The soldiers in the Warsaw Area are demanding a constituent assembly. They are demanding freedom of assembly and of association for soldiers “without the consent or presence of officers”. They are demanding that “military service be performed in the soldiers’ native districts”, the right to wear civilian dress when off duty, and the right to elect soldiers’ representatives to supervise the soldiers’ mess and to act as judges to try offences committed by soldiers.

Does this in any way resemble the Cadets’ conception of army reform? Or does it come very close to the institution of a national and fully democratic militia?

The soldiers are voicing the real demands of the people, demands that are common to the overwhelming majority of the people, far better than those gentlemen, the enlightened bourgeoisie. The character and the main features of the movement among the armed forces express far more accurately the essence of the main and fundamental forms of the struggle for emancipation under present conditions than the tactics of the Cadets. The movement of the workers and peasants confirms this even more strongly. Our duty is not to attempt to squeeze this movement into the narrow limits of paltry Cadet politics, not to degrade it by adapting it to fit paltry Cadet slogans, but to support, expand and develop it in the spirit of genuine, consistent, determined and militant democracy.

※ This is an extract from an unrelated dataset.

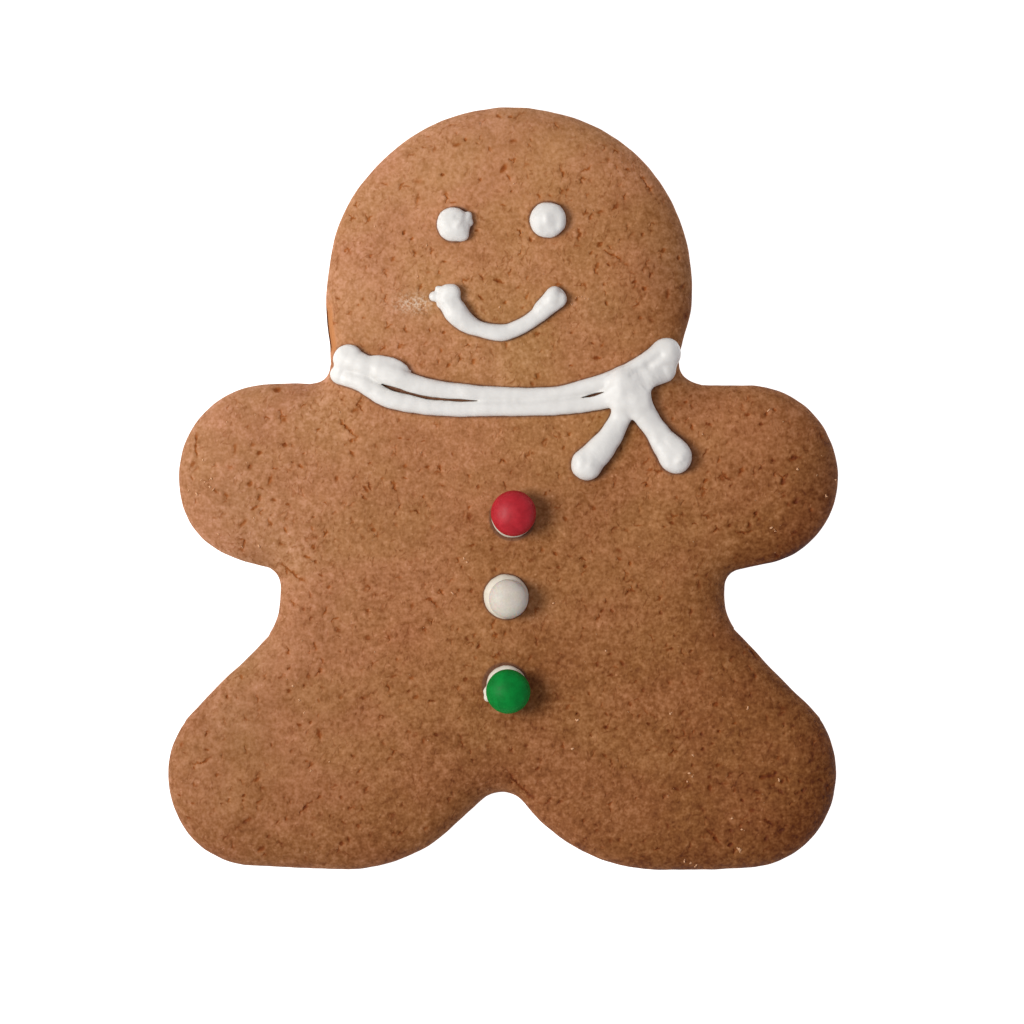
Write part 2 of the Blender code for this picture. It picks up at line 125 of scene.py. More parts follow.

[1] Land Bill of the 33 Deputies. This “Basic Land Bill” signed by 33 deputies, mostly Trudoviks, was put forward at the session of the First State Duma on June 6 (19), 1906. In contrast to the Bill of the "104", the Bill of the 33 advanced as its main demand immediate and complete abolition of private ownership of the land. The Duma rejected the Bill on June 8 (21).

Further details of the Trudovik Land Bills are given on pp. 469-70 of this volume.